- What to work on: Copy out each line that includes the word "None".

>> BEGIN

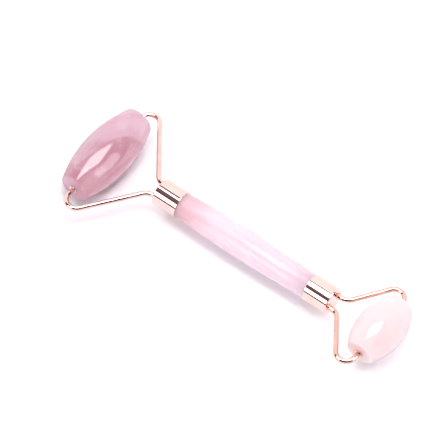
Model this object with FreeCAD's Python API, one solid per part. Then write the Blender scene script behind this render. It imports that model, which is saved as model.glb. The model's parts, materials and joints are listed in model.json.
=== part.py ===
"""Double-ended face roller: a stone handle with a metal ferrule at each end, and a bent wire fork at each
ferrule that holds a barrel-shaped stone on two sprung pins.

Millimetres. +X runs along the handle to the large stone, +Y along both stones' spin axes, +Z up. The wires and
the spin axes all lie in the XY plane. Everything is drawn about the middle of the handle and then moved along X,
so that the finished part's origin is the middle of its overall box, which is on the handle's axis too.
"""

import FreeCAD
import Part
import math
import os

V = FreeCAD.Vector
X_AXIS = V(1, 0, 0)
Y_AXIS = V(0, 1, 0)
Z_AXIS = V(0, 0, 1)
ORIGIN = V(0, 0, 0)
FULL_TURN = 360

# Handle: a barrel-turned stone rod whose two ends are plain cylinders hidden in the ferrules.
HANDLE_VISIBLE_LENGTH = 60.0
HANDLE_MIDDLE_RADIUS = 5.92
HANDLE_END_RADIUS = 4.95
HANDLE_INSERT_DEPTH = 6.5
HANDLE_END_CHAMFER = 0.5

# Ferrule: a drawn cup with a closed end that the fork's two wires pass through.
FERRULE_RADIUS = 5.5
FERRULE_LENGTH = 10.5
FERRULE_BORE_RADIUS = 5.05
FERRULE_END_WALL = 1.0
FERRULE_FACE_ROUNDING = 0.35
FERRULE_MOUTH_ROUNDING = 0.15

# Adhesive: fills the ferrule behind the handle's end, with a thin skirt round the handle.
ADHESIVE_MOUTH_SETBACK = 0.3

# Fork arms: round wire, bent outward near the ferrule and back inward to make the pin.
WIRE_RADIUS = 1.0
ARM_SPACING = 6.0
ARM_STUB_IN_ADHESIVE = 2.0
INNER_BEND_RADIUS = 5.0
PIN_DEPTH_IN_STONE = 6.0
PIN_TIP_ROUNDING = 0.5

# Solder fillet round each wire, on the ferrule's closed end.
SOLDER_FOOT_RADIUS = 1.65
SOLDER_TOP_RADIUS = 1.06
SOLDER_HEIGHT = 0.6

# Sleeve: a short metal tube pressed into each end of a stone's bore, in which the pin turns.
SLEEVE_RADIUS = 1.5
SLEEVE_BORE_RADIUS = 1.05
SLEEVE_LENGTH = 7.0
SLEEVE_PROUD = 0.5
SLEEVE_MOUTH_CHAMFER = 0.15

# The two heads. side is the end's sign in X. splay_deg is the angle between an arm and the handle's axis, and
# splay_gap is the distance from the ferrule's closed end to the corner where an arm's two straights would meet.
# stone_slide is how far the stone has slid along its pins, in Y: it has some play there.
LARGE = {
    "name": "large",
    "side": 1,
    "axle_x": 67.2,
    "splay_deg": 53.1,
    "splay_gap": 3.3,
    "outer_bend_radius": 4.0,
    "stone_half_length": 20.1,
    "stone_radius": 9.7,
    "stone_end_radius": 5.75,
    "stone_edge_rounding": 1.3,
    "stone_slide": -0.95,
}
SMALL = {
    "name": "small",
    "side": -1,
    "axle_x": -61.3,
    "splay_deg": 55.2,
    "splay_gap": 3.9,
    "outer_bend_radius": 3.9,
    "stone_half_length": 13.2,
    "stone_radius": 9.2,
    "stone_end_radius": 5.3,
    "stone_edge_rounding": 1.5,
    "stone_slide": -0.8,
}

FERRULE_MOUTH_X = HANDLE_VISIBLE_LENGTH / 2
FERRULE_FACE_X = FERRULE_MOUTH_X + FERRULE_LENGTH
FERRULE_FLOOR_X = FERRULE_FACE_X - FERRULE_END_WALL
HANDLE_END_X = FERRULE_MOUTH_X + HANDLE_INSERT_DEPTH


def revolved(edges, axis):
    """The solid that a closed outline in the XY plane sweeps about an axis through the origin."""
    face = Part.Face(Part.Wire(edges))
    return face.revolve(ORIGIN, axis, FULL_TURN)


def line(a, b):
    return Part.LineSegment(a, b).toShape()


def arc(a, middle, b):
    return Part.Arc(a, middle, b).toShape()


def polyline(points):
    """Straight edges through the points and back to the first."""
    return [line(a, b) for a, b in zip(points, points[1:] + points[:1])]


def circle_edges(shape, radius, axis_index, position):
    """The shape's round edges of one radius that lie at one position along an axis (0 for X, 1 for Y)."""
    tolerance = 1e-3
    found = []
    for edge in shape.Edges:
        curve = edge.Curve
        if not isinstance(curve, Part.Circle) or abs(curve.Radius - radius) > tolerance:
            continue
        if abs(curve.Center[axis_index] - position) < tolerance:
            found.append(edge)
    return found


def mirrored_to(head, shape):
    """A shape made for the +X end, moved to the head's own end."""
    if head["side"] > 0:
        return shape
    return shape.mirror(ORIGIN, X_AXIS)


def handle():
    """A stone rod: a long shallow arc between the ferrules, and a chamfered cylinder in each."""
    chamfer = HANDLE_END_CHAMFER
    right_end = [
        V(FERRULE_MOUTH_X, HANDLE_END_RADIUS, 0),
        V(HANDLE_END_X - chamfer, HANDLE_END_RADIUS, 0),
        V(HANDLE_END_X, HANDLE_END_RADIUS - chamfer, 0),
        V(HANDLE_END_X, 0, 0),
    ]
    left_end = [V(-p.x, p.y, 0) for p in reversed(right_end)]
    barrel = arc(left_end[-1], V(0, HANDLE_MIDDLE_RADIUS, 0), right_end[0])
    around = right_end + left_end
    straights = [line(a, b) for a, b in zip(around, around[1:])]
    return revolved([barrel] + straights, X_AXIS)


def ferrule(head, arms):
    """A cup with rounded rims, whose closed end the two arms pass through."""
    cup = Part.makeCylinder(FERRULE_RADIUS, FERRULE_LENGTH, V(FERRULE_MOUTH_X, 0, 0), X_AXIS)
    face_rim = circle_edges(cup, FERRULE_RADIUS, 0, FERRULE_FACE_X)
    cup = cup.makeFillet(FERRULE_FACE_ROUNDING, face_rim)
    mouth_rim = circle_edges(cup, FERRULE_RADIUS, 0, FERRULE_MOUTH_X)
    cup = cup.makeFillet(FERRULE_MOUTH_ROUNDING, mouth_rim)
    depth = FERRULE_LENGTH - FERRULE_END_WALL
    cup = cup.cut(Part.makeCylinder(FERRULE_BORE_RADIUS, depth, V(FERRULE_MOUTH_X, 0, 0), X_AXIS))
    cup = mirrored_to(head, cup)
    for arm in arms:
        cup = cup.cut(arm)
    return cup


def adhesive(head, arms):
    """The set adhesive: a disc between the handle's end and the cup's floor, and a skirt round the handle."""
    skirt_x = FERRULE_MOUTH_X + ADHESIVE_MOUTH_SETBACK
    fill = Part.makeCylinder(FERRULE_BORE_RADIUS, FERRULE_FLOOR_X - skirt_x, V(skirt_x, 0, 0), X_AXIS)
    fill = mirrored_to(head, fill.cut(handle()))
    for arm in arms:
        fill = fill.cut(arm)
    return fill


def bend(corner, before, after, radius):
    """Start, middle and end of the arc that rounds a corner between two unit directions."""
    turn = before.getAngle(after)
    reach = radius * math.tan(turn / 2)
    start = corner - before * reach
    end = corner + after * reach
    to_centre = after - before
    to_centre.normalize()
    centre = corner + to_centre * (radius / math.cos(turn / 2))
    middle = centre - to_centre * radius
    return start, middle, end


def arm(head, hand):
    """One wire of a fork. hand is 1 for the +Y arm and -1 for the -Y arm."""
    splay = math.radians(head["splay_deg"])
    axle_x = abs(head["axle_x"])
    half_spacing = ARM_SPACING / 2
    out = V(math.cos(splay), math.sin(splay), 0)
    inner_corner = V(FERRULE_FACE_X + head["splay_gap"], half_spacing, 0)
    rise = (axle_x - inner_corner.x) * math.tan(splay)
    outer_corner = V(axle_x, half_spacing + rise, 0)
    inward = V(0, -1, 0)
    start = V(FERRULE_FLOOR_X - ARM_STUB_IN_ADHESIVE, half_spacing, 0)
    tip = V(axle_x, head["stone_half_length"] - PIN_DEPTH_IN_STONE, 0)
    inner = bend(inner_corner, X_AXIS, out, INNER_BEND_RADIUS)
    outer = bend(outer_corner, out, inward, head["outer_bend_radius"])
    path = Part.Wire(
        [line(start, inner[0]), arc(*inner), line(inner[2], outer[0]), arc(*outer), line(outer[2], tip)]
    )
    section = Part.Wire([Part.Circle(start, X_AXIS, WIRE_RADIUS).toShape()])
    wire = path.makePipeShell([section], True, False)
    tip_rim = circle_edges(wire, WIRE_RADIUS, 1, tip.y)
    wire = wire.makeFillet(PIN_TIP_ROUNDING, tip_rim)
    if hand < 0:
        wire = wire.mirror(ORIGIN, Y_AXIS)
    return mirrored_to(head, wire)


def solder(head, hand, arm_solid):
    """A small concave fillet that runs up the wire from the ferrule's closed end."""
    spread = SOLDER_FOOT_RADIUS - SOLDER_TOP_RADIUS
    foot = V(0, SOLDER_FOOT_RADIUS, 0)
    top = V(SOLDER_HEIGHT, SOLDER_TOP_RADIUS, 0)
    hollow = V(SOLDER_HEIGHT * 0.3, SOLDER_TOP_RADIUS + spread * 0.3, 0)
    edges = [arc(foot, hollow, top)]
    edges += [line(top, V(SOLDER_HEIGHT, 0, 0)), line(V(SOLDER_HEIGHT, 0, 0), ORIGIN), line(ORIGIN, foot)]
    fillet = revolved(edges, X_AXIS)
    fillet.translate(V(FERRULE_FACE_X, hand * ARM_SPACING / 2, 0))
    return mirrored_to(head, fillet).cut(arm_solid)


def stone(head):
    """A barrel with flat rounded-off ends, drilled through along its spin axis for the two sleeves."""
    half = head["stone_half_length"]
    end_radius = head["stone_end_radius"]
    low = V(end_radius, -half, 0)
    high = V(end_radius, half, 0)
    barrel = arc(low, V(head["stone_radius"], 0, 0), high)
    edges = [barrel, line(high, V(0, half, 0)), line(V(0, half, 0), V(0, -half, 0)), line(V(0, -half, 0), low)]
    body = revolved(edges, Y_AXIS)
    rims = circle_edges(body, end_radius, 1, half) + circle_edges(body, end_radius, 1, -half)
    body = body.makeFillet(head["stone_edge_rounding"], rims)
    body = body.cut(Part.makeCylinder(SLEEVE_RADIUS, 2 * half, V(0, -half, 0), Y_AXIS))
    body.translate(V(head["axle_x"], head["stone_slide"], 0))
    return body


def sleeve(head, hand):
    """A thin tube with a chamfered mouth that stands slightly proud of the stone's end."""
    outer_y = head["stone_half_length"] + SLEEVE_PROUD
    inner_y = outer_y - SLEEVE_LENGTH
    chamfer = SLEEVE_MOUTH_CHAMFER
    outline = [
        V(SLEEVE_BORE_RADIUS, inner_y, 0),
        V(SLEEVE_RADIUS, inner_y, 0),
        V(SLEEVE_RADIUS, outer_y - chamfer, 0),
        V(SLEEVE_RADIUS - chamfer, outer_y, 0),
        V(SLEEVE_BORE_RADIUS, outer_y, 0),
    ]
    tube = revolved(polyline(outline), Y_AXIS)
    if hand < 0:
        tube = tube.mirror(ORIGIN, Y_AXIS)
    tube.translate(V(head["axle_x"], head["stone_slide"], 0))
    return tube


def head_parts(head):
    """Every piece at one end of the handle, by node name. Left is the -Y side."""
    name = head["name"]
    sides = {"left": -1, "right": 1}
    arms = {side: arm(head, hand) for side, hand in sides.items()}
    parts = {
        f"{name}_ferrule": ferrule(head, list(arms.values())),
        f"{name}_ferrule_adhesive": adhesive(head, list(arms.values())),
        f"{name}_roller_stone": stone(head),
    }
    for side, hand in sides.items():
        parts[f"{name}_fork_{side}_arm"] = arms[side]
        parts[f"{name}_fork_{side}_solder"] = solder(head, hand, arms[side])
        parts[f"{name}_roller_{side}_sleeve"] = sleeve(head, hand)
    return parts


def overall_middle_x():
    """Half way between the two stones' outermost points, which are the ends of the whole part."""
    ends = [head["axle_x"] + head["side"] * head["stone_radius"] for head in (LARGE, SMALL)]
    return sum(ends) / 2


def main():
    parts = {"handle_stone": handle()}
    parts.update(head_parts(LARGE))
    parts.update(head_parts(SMALL))
    to_origin = V(-overall_middle_x(), 0, 0)
    os.makedirs("parts", exist_ok=True)
    for node, shape in parts.items():
        if len(shape.Solids) != 1 or not shape.isValid():
            raise RuntimeError(f"{node} is not one valid solid")
        solid = shape.Solids[0]
        solid.translate(to_origin)
        solid.exportStep(f"parts/{node}.step")
        print(f"{node}: {solid.Volume:.2f} mm3")


main()
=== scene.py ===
"""Looks for the double-ended face roller: polished rose quartz and mirror-polished rose gold, lying on a
white studio table under an overhead softbox.

The frame is in metres: +X runs along the handle to the large stone, +Y along the stones' spin axes, +Z up.
The object's sizes below are in millimetres, and are multiplied by MM where a mesh is made.
"""

import bpy
import json
import math
from mathutils import Matrix, Vector

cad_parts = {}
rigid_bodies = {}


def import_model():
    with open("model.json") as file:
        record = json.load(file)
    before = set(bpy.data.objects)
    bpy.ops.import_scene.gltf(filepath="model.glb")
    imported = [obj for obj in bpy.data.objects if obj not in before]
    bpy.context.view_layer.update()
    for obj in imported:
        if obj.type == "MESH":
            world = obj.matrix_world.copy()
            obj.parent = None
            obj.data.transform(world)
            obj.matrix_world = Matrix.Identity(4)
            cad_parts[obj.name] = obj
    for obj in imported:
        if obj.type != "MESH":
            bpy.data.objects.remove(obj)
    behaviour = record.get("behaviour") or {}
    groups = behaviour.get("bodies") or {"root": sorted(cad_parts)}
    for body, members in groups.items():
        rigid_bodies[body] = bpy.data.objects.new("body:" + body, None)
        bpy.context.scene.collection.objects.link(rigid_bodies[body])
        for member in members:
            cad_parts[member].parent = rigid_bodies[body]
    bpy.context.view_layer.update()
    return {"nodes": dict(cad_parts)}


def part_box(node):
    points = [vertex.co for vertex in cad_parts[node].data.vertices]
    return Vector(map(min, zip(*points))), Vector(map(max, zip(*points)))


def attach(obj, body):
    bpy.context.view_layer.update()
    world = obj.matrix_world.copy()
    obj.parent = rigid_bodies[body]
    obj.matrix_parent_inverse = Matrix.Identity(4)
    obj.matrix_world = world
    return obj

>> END

- Exercise response:
            obj.parent = None
        rigid_bodies[body] = bpy.data.objects.new("body:" + body, None)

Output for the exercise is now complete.